▶ [TASK INPUT]:
--

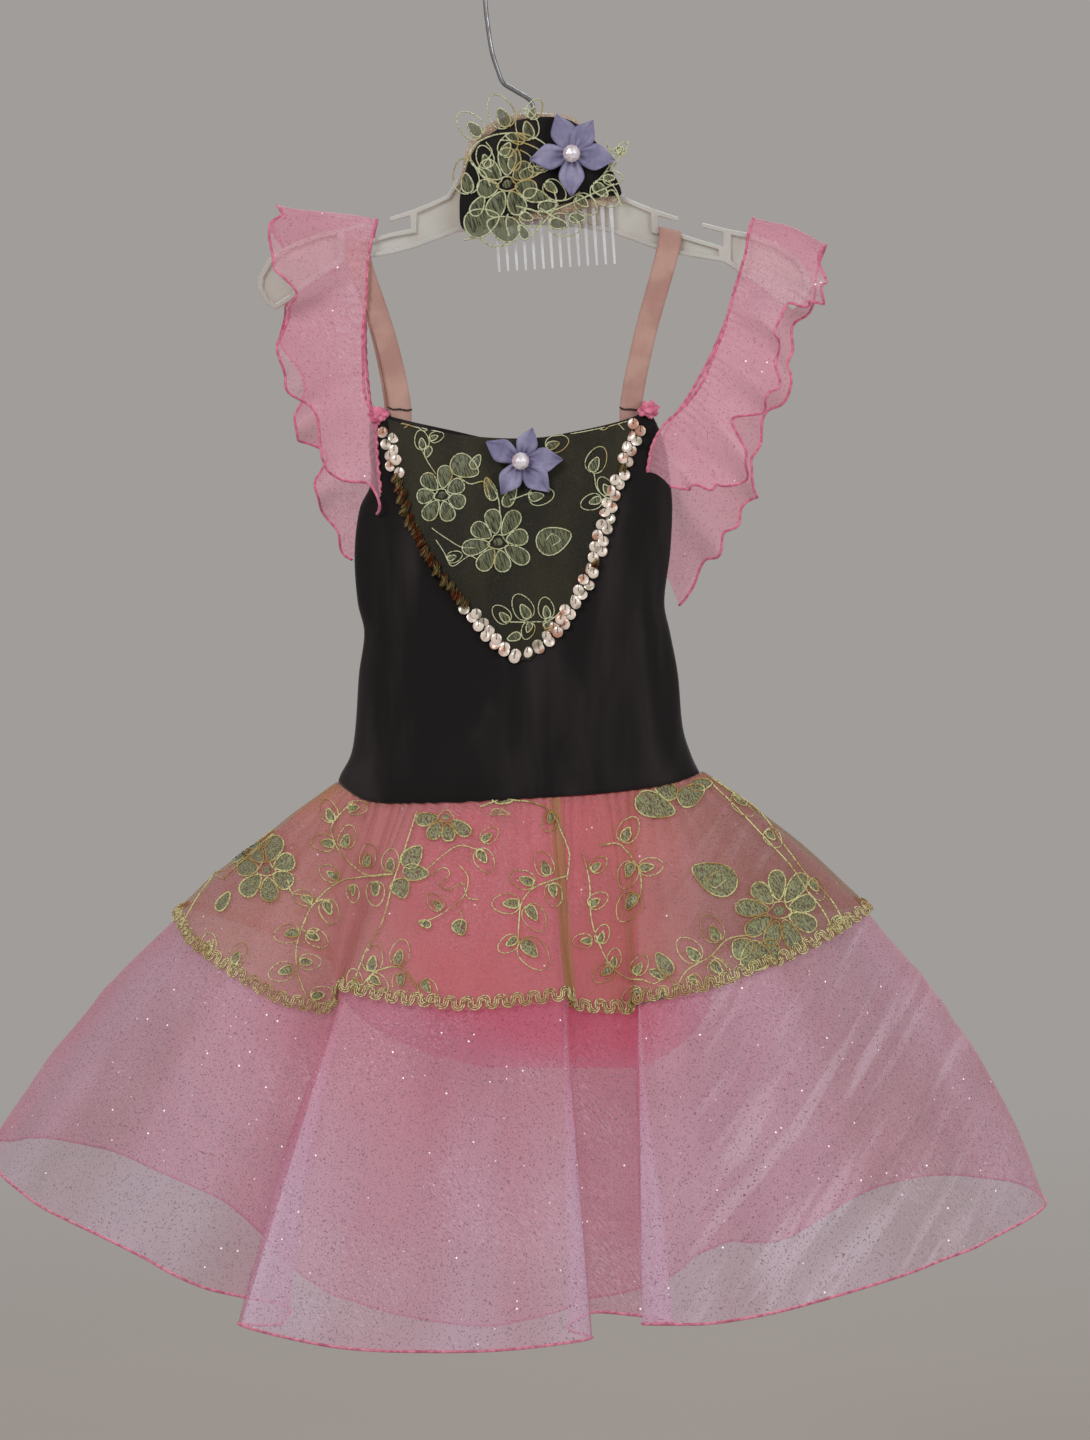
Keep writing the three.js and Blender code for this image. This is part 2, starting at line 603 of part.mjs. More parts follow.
const peplumOut = (v) => PEPLUM.clearance + PEPLUM.spread * v;
const braidOut = (v) => peplumOut(v) + NET / 2 + LAY + BRAID.thickness / 2;
const braidTop = (j) => reachAt(j) - BRAID.width / ribLengthAt(j);
addBand(['skirt_front', 'skirt_back'], SKIRT.rows, () => 0, () => 1, () => 0.2, ORGANZA, 'organza');
addBand(['peplum_front', 'peplum_back'], PEPLUM.rows, () => 0, reachAt, peplumOut, NET, 'goldNet');
const braidFoot = (j) => reachAt(j) + 0.5 / ribLengthAt(j);
addBand(['braid_front', 'braid_back'], 1, braidTop, braidFoot, braidOut, BRAID.thickness, 'braid');

// Brief: a front and a back, lapped inside the bodice's foot and cut away at the legs

const BRIEF_LEVELS = table(['down', 'left', 'right', 'front', 'back'], [
  [474, -102.5, 88, 28.6, 25.6],
  [486, -107, 91.5, 31, 28],
  [500, -105, 92, 28, 25],
  [525, -111, 97, 26, 23],
  [570, -117, 103, 23, 21],
  [602, -116, 105, 18, 17],
  [622, -104, 101, 12, 12],
  [640, -76, 86, 5, 5],
  [654, -30, 64, 0.9, 0.9],
]);
const BRIEF_COLUMNS = 10;

function briefGeometry(side) {
  const grid = BRIEF_LEVELS.map((level) => Array.from({ length: BRIEF_COLUMNS + 1 }, (_, j) => {
    const share = -0.995 + (1.99 * j) / BRIEF_COLUMNS;
    const middle = (level.left + level.right) / 2;
    const x = middle + ((level.right - level.left) / 2) * Math.sin((share * Math.PI) / 2);
    const full = fullness(Math.sin((share * Math.PI) / 2)) * 0.98 + 0.02;
    const depth = side < 0 ? level.front : level.back;
    return new THREE.Vector3(x, side * Math.max(0.75, depth * full), -level.down);
  }));
  return wall(grid, gridNormals(grid, false), ORGANZA);
}

addPiece('brief_front', briefGeometry(-1), 'brief');
addPiece('brief_back', briefGeometry(1), 'brief');

// Organza flowers: five folded petals on a hub, each with a pearl

const FLOWER = { petals: 5, hub: 4, hubDepth: 2.4, cup: 3.2, crease: 1.6 };
const PETAL = { rows: 4, columns: 2, thickness: 0.8, root: 2 };
const PETAL_HALF_WIDTH = table(['along', 'half'], [
  [0, 0.12], [0.25, 0.25], [0.5, 0.36], [0.75, 0.27], [1, 0.03],
]);
const petalHalfAt = through(PETAL_HALF_WIDTH, 'along', 'half');

function flowerGeometry({ x, down, radius, turn }, seatY) {
  const hub = new THREE.CylinderGeometry(FLOWER.hub, FLOWER.hub, FLOWER.hubDepth, 12);
  hub.translate(x, seatY - FLOWER.hubDepth / 2, -down);
  const petals = Array.from({ length: FLOWER.petals }, (_, k) => {
    const angle = turn + (2 * Math.PI * k) / FLOWER.petals;
    const grid = Array.from({ length: PETAL.rows + 1 }, (_, i) => {
      const along = i / PETAL.rows;
      const from = PETAL.root + (radius - PETAL.root) * along;
      return Array.from({ length: PETAL.columns + 1 }, (_, j) => {
        const share = (2 * j) / PETAL.columns - 1;
        const side = share * petalHalfAt(along) * radius;
        const cup = FLOWER.cup * Math.sin(Math.PI * along * 0.8);
        const crease = FLOWER.crease * share * share * (1 - along);
        const rise = FLOWER.hubDepth - 0.7 + cup + crease;
        return new THREE.Vector3(
          x + from * Math.cos(angle) - side * Math.sin(angle),
          seatY - rise,
          -down + from * Math.sin(angle) + side * Math.cos(angle),
        );
      });
    });
    return wall(grid, gridNormals(grid, false), PETAL.thickness);
  });
  return join([hub, ...petals]);
}

function pearlGeometry({ x, down }, seatY) {
  const pearl = new THREE.SphereGeometry(PEARL / 2, 10, 6);
  pearl.rotateX(Math.PI / 2);
  pearl.translate(x, seatY - FLOWER.hubDepth - LAY - PEARL / 2, -down);
  return pearl;
}

const BODICE_FLOWER = { x: -7.5, down: 299.5, radius: 20.5, turn: 0.35 };
const flowerOut = insertOut + INSERT.thickness / 2 + 1;
const flowerSeat = onBodice(BODICE_FLOWER.x, BODICE_FLOWER.down, flowerOut).point.y;
addPiece('bodice_flower', flowerGeometry(BODICE_FLOWER, flowerSeat), 'lavender');
addPiece('bodice_pearl', pearlGeometry(BODICE_FLOWER, flowerSeat), 'pearl');

// Headpiece in front of the hanger: comb, nude backing, velvet crescent, lace, flower

const HEAD_LAYERS = { comb: -HANGER.rim / 2 - LAY, backing: -6.3, base: -7.5, lace: -10.2 };
const BASE_OUTLINE = [
  [-41, 167], [-42.5, 156], [-41.8, 146], [-38, 131], [-33, 121], [-24, 113], [-12, 106.5],
  [5, 103.8], [20, 105.5], [33, 115], [43, 131], [50, 148], [44, 148.6],
  [31, 150.6], [18, 153], [5, 156.6], [-12, 160], [-24, 165], [-33, 169.5],
];
const BACKING_OUTLINE = [
  [-40, 165], [-42, 147], [-40, 128], [-36, 116], [-27, 108.5], [-14, 103.5], [6, 102], [22, 103.8],
  [32, 115], [42, 133], [48, 150], [40, 154], [26, 156], [12, 160], [-4, 163], [-20, 167],
];

function combGeometry() {
  const { teeth, pitch, length, root, tip, spine, thickness, tilt } = COMB;
  const width = (teeth - 1) * pitch + root;
  const outline = [[width - root / 2, 0], [-root / 2, 0]];
  for (let k = 0; k < teeth; k += 1) {
    const x = k * pitch;
    outline.push([x - root / 2, spine], [x - tip / 2, spine + length]);
    outline.push([x + tip / 2, spine + length], [x + root / 2, spine]);
  }
  const turned = outline.map(([x, down]) => [
    -22.6 + x * Math.cos(tilt) + down * Math.sin(tilt),
    151 + down * Math.cos(tilt) - x * Math.sin(tilt),
  ]);
  return plate(turned, HEAD_LAYERS.comb - thickness, HEAD_LAYERS.comb);
}

const LACE = { thickness: 1.0, cord: 1.5 };
const LACE_LOOPS = table(['x', 'down', 'halfLength', 'halfWidth', 'turn'], [
  [-34.5, 108.5, 8.2, 6.6, -0.7],
  [-18.5, 99.5, 9.6, 6.6, -1.0],
  [-3, 104.5, 8.2, 6.4, -1.3],
  [-40, 137, 10.5, 5.0, 1.5],
  [41, 145, 8.0, 6.0, -0.8],
  [27, 150, 7.0, 5.6, -0.4],
  [18, 161, 9.0, 5.4, -0.2],
]);
const LACE_LEAVES = table(['x', 'down', 'halfLength', 'halfWidth', 'turn'], [
  [-27, 159.5, 13, 8.5, -0.35],
  [-20, 121, 9, 5, 0.9],
  [-30, 120, 8, 4, 1.1],
  [-4, 126, 12, 3, 0.5],
  [3, 146, 11, 4, -0.3],
  [-1, 158, 9, 4, 0.5],
]);
const LACE_FLOWER = { x: -14, down: 140, radius: 14, wave: 3.6, lobes: 6, points: 36 };
const LACE_VINES = [
  [
    [-42, 128], [-37, 117], [-28, 109], [-16, 106], [-3, 110], [8, 114],
    [6, 116.4], [-4, 112.5], [-16, 108.6], [-27, 111.6], [-35, 119], [-39.6, 129],
  ],
  [
    [-10, 150], [6, 152], [20, 148], [34, 143], [46, 139],
    [47, 141.4], [35, 145.6], [20, 150.8], [6, 155], [-10, 153],
  ],
  [[-39, 123], [-31, 134], [-20, 141], [-18, 139], [-28, 130], [-33, 118], [-38, 118]],
  [[2, 150], [12, 156.5], [19, 158], [20, 155], [13, 153.6], [5, 149]],
];

function headpieceLaceGeometry() {
  const front = HEAD_LAYERS.lace - LACE.thickness;
  const flat = (outline, hole) => plate(outline, front, HEAD_LAYERS.lace, hole);
  const loops = LACE_LOOPS.map(({ x, down, halfLength, halfWidth, turn }) => flat(
    oval(x, down, halfLength, halfWidth, turn),
    oval(x, down, halfLength - LACE.cord, halfWidth - LACE.cord, turn),
  ));
  const leaves = LACE_LEAVES.map(({ x, down, halfLength, halfWidth, turn }) => (
    flat(oval(x, down, halfLength, halfWidth, turn))
  ));
  const { x, down, radius, wave, lobes, points } = LACE_FLOWER;
  const flower = flat(Array.from({ length: points }, (_, k) => {
    const angle = (2 * Math.PI * k) / points;
    const reach = radius + wave * Math.cos(lobes * angle);
    return [x + reach * Math.cos(angle), down - reach * Math.sin(angle)];
  }));
  return join([flower, ...LACE_VINES.map((vine) => flat(vine)), ...leaves, ...loops]);
}

const HEAD_FLOWER = { x: 21.5, down: 125, radius: 23, turn: 0.95 };
addPiece('comb', combGeometry(), 'clearPlastic');
const crescent = (outline, back, thickness) => plate(outline, back - thickness, back);
addPiece('headpiece_backing', crescent(BACKING_OUTLINE, HEAD_LAYERS.backing, 0.9), 'elastic');
addPiece('headpiece_base', crescent(BASE_OUTLINE, HEAD_LAYERS.base, 2.4), 'velvet');
addPiece('headpiece_lace', headpieceLaceGeometry(), 'lace');
addPiece('headpiece_flower', flowerGeometry(HEAD_FLOWER, HEAD_LAYERS.lace), 'lavender');
addPiece('headpiece_pearl', pearlGeometry(HEAD_FLOWER, HEAD_LAYERS.lace), 'pearl');

export default costume;
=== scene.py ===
# %% [markdown]
# A child's stage dance costume on its shop hanger: black velvet bodice with a gold net insert, glitter
# organza skirt under a gold net peplum, organza ruffles for sleeves, and a hair comb with lace.
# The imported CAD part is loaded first. Everything is in metres, the front faces -Y and the origin is
# inside the top of the hook. The box of the solids is kept, and printed at the end beside the dressed
# model's box.

# %% Load the frame
import math
import random

import bmesh
import bpy
import numpy as np
from mathutils import Matrix, Vector, noise
from mathutils.bvhtree import BVHTree


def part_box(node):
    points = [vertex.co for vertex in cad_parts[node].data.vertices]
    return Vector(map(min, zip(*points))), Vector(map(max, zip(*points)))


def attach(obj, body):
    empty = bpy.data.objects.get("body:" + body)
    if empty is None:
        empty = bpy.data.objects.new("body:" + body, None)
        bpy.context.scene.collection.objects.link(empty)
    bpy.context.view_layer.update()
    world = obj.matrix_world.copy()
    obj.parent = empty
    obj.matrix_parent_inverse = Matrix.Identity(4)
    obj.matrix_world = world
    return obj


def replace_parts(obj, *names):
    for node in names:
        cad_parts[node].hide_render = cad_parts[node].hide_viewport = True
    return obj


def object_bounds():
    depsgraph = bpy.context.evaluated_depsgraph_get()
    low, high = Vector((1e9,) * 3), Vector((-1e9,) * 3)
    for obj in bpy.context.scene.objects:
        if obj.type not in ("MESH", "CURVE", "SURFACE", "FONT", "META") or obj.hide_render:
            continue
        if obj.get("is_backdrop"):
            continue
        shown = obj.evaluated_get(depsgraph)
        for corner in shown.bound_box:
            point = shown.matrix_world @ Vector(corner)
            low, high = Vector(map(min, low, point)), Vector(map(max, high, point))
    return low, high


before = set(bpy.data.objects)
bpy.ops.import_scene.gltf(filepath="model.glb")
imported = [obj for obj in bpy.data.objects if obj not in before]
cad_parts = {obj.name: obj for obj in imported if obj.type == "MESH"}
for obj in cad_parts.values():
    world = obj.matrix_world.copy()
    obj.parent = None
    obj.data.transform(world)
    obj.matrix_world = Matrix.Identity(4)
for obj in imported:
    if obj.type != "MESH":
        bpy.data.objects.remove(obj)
cad_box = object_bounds()
print("nodes in the frame:", len(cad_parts))

# %% [markdown]
# The camera stands in front, 2.4 m away and 5 degrees above, with a long lens, as in the photograph.
# The sensor is fitted to the frame's width, so a place in the photograph is a ray from the camera.
# That ray is used later to lay embroidery on the folds that carry it.

# %% Camera
MM = 0.001
FRAME_WIDTH, FRAME_HEIGHT = 1090, 1440
PIXEL = 0.58    # mm, at the costume
SENSOR = 36
TARGET = Vector((0.0064, 0.0, -0.4501))
DISTANCE = 2.4
RISE = math.radians(5)
FOCAL_PIXELS = DISTANCE / (PIXEL * MM)


def placed(name, data):
    """A new object of the data, linked to the scene."""
    made = bpy.data.objects.new(name, data)
    bpy.context.scene.collection.objects.link(made)
    return made


camera = placed("camera", bpy.data.cameras.new("camera"))
camera.location = TARGET + DISTANCE * Vector((0, -math.cos(RISE), math.sin(RISE)))
camera.rotation_euler = (TARGET - camera.location).to_track_quat("-Z", "Y").to_euler()
camera.data.sensor_fit = "HORIZONTAL"
camera.data.sensor_width = SENSOR
camera.data.lens = SENSOR * FOCAL_PIXELS / FRAME_WIDTH
camera.data.clip_end = 50
bpy.context.scene.camera = camera
print("lens:", round(camera.data.lens, 1), "mm")


def ray_of(px, py, behind=False):
    """Where a ray through a place in the frame starts, and its way; behind mirrors it to the back."""
    turn = camera.rotation_euler.to_matrix()
    across = (px - FRAME_WIDTH / 2) / FOCAL_PIXELS
    up = (FRAME_HEIGHT / 2 - py) / FOCAL_PIXELS
    start, way = camera.location.copy(), (turn @ Vector((across, up, -1))).normalized()
    if behind:
        start.y, way.y = -start.y, -way.y
    return start, way


# %% [markdown]
# Node materials are written with one small class. It starts a material from its Principled shader. Its
# methods add the nodes that vary it and give back the output to use next, or feed the shader at once.
# Colours are given as a screen shows them.

# %% Helpers for materials
def tone(red, green, blue):
    """A colour of 0 to 255 on the screen, as the linear colour that the shaders work in."""
    return (*((c / 12.92 if c <= 0.04045 else ((c + 0.055) / 1.055) ** 2.4)
              for c in (red / 255, green / 255, blue / 255)), 1.0)


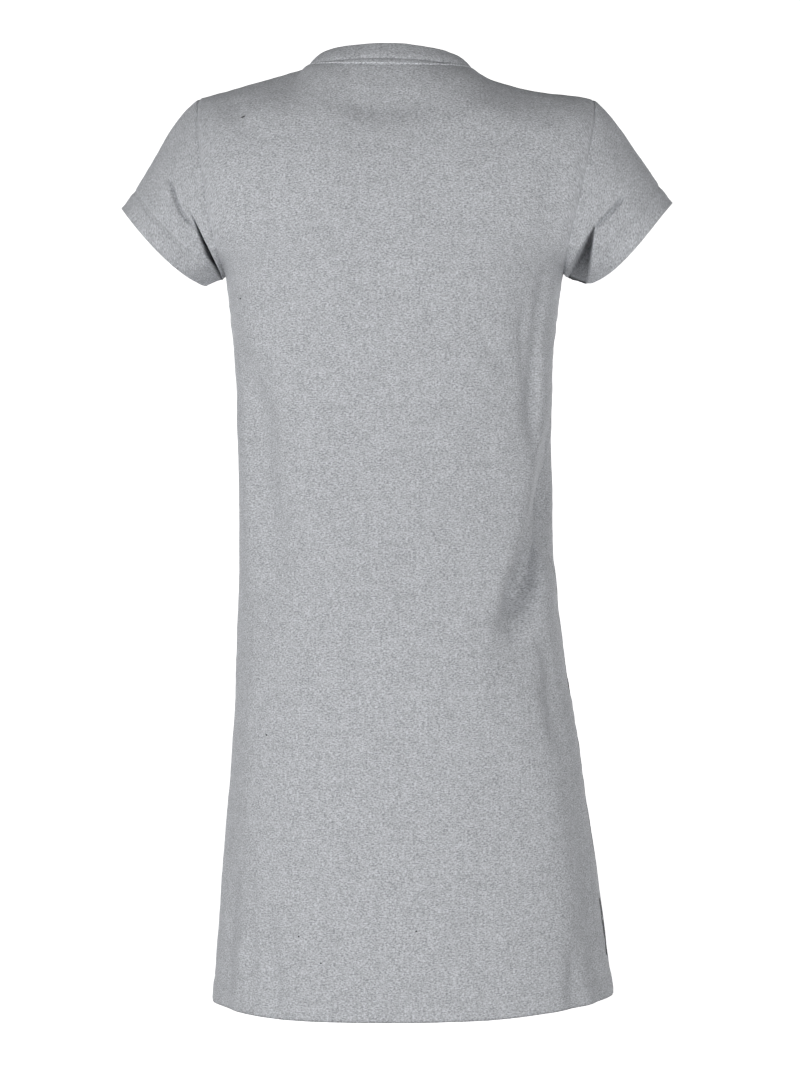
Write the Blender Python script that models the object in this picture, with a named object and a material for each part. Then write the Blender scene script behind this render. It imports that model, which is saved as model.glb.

--

▶ [TASK STATEMENT]: From the top of the listing above, restate each line word for word up to and including the line with "braidOut, BRAID.thickness, 'braid');"; add nothing else.

▶ [SOLUTION BELOW]:
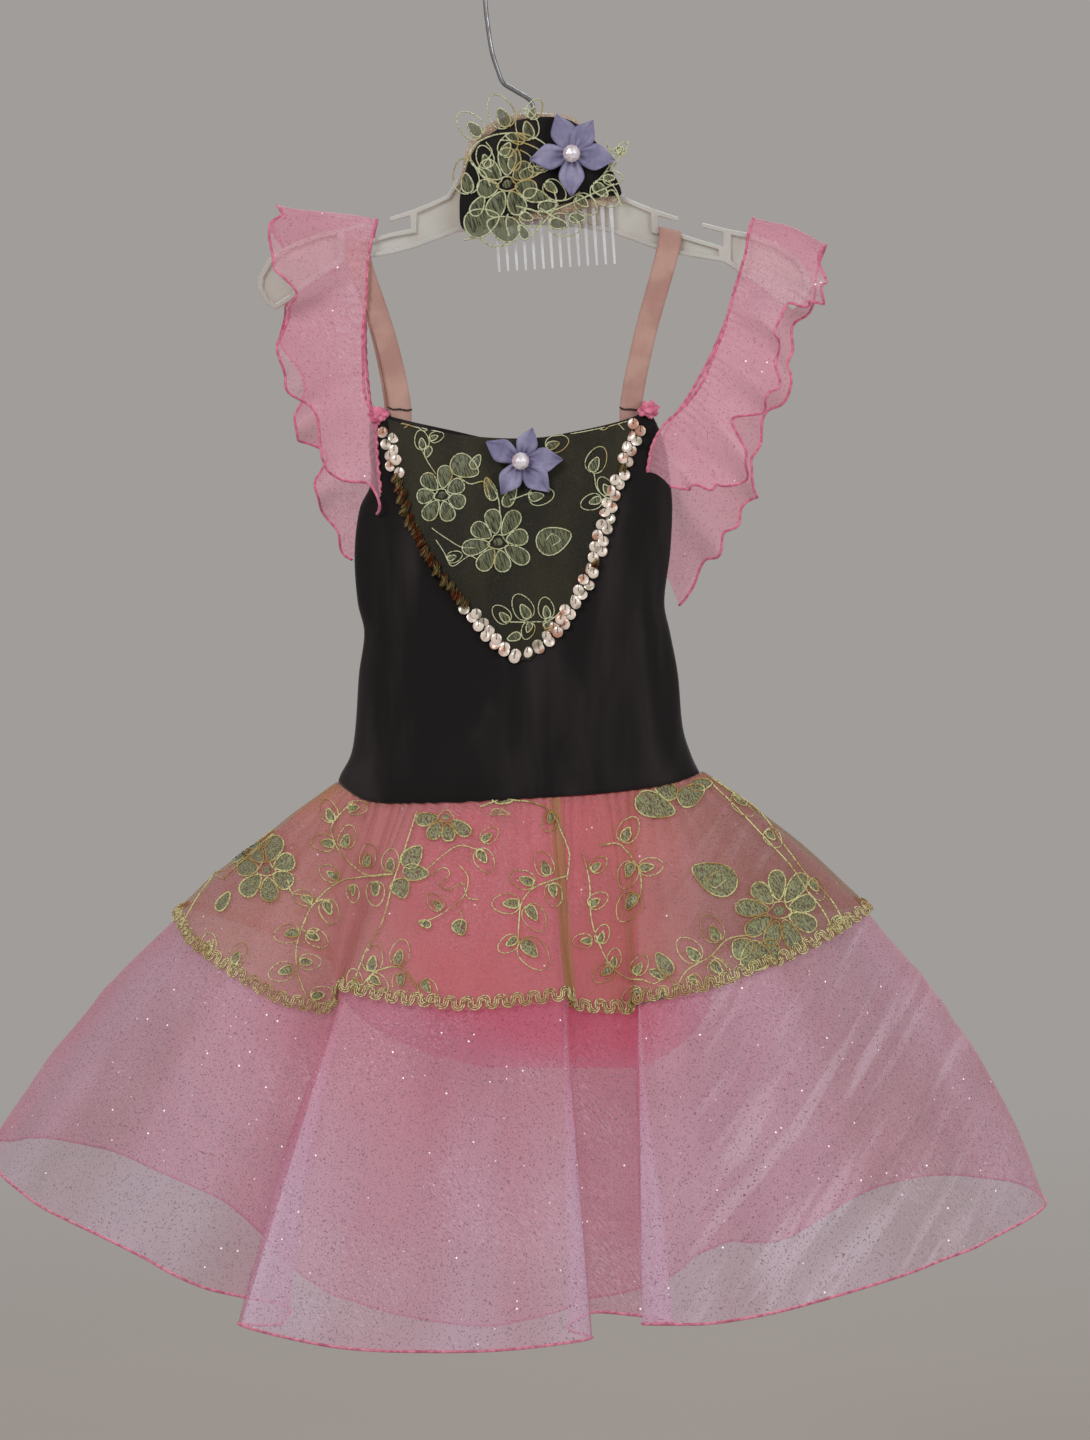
Keep writing the three.js and Blender code for this image. This is part 2, starting at line 603 of part.mjs. More parts follow.
const peplumOut = (v) => PEPLUM.clearance + PEPLUM.spread * v;
const braidOut = (v) => peplumOut(v) + NET / 2 + LAY + BRAID.thickness / 2;
const braidTop = (j) => reachAt(j) - BRAID.width / ribLengthAt(j);
addBand(['skirt_front', 'skirt_back'], SKIRT.rows, () => 0, () => 1, () => 0.2, ORGANZA, 'organza');
addBand(['peplum_front', 'peplum_back'], PEPLUM.rows, () => 0, reachAt, peplumOut, NET, 'goldNet');
const braidFoot = (j) => reachAt(j) + 0.5 / ribLengthAt(j);
addBand(['braid_front', 'braid_back'], 1, braidTop, braidFoot, braidOut, BRAID.thickness, 'braid');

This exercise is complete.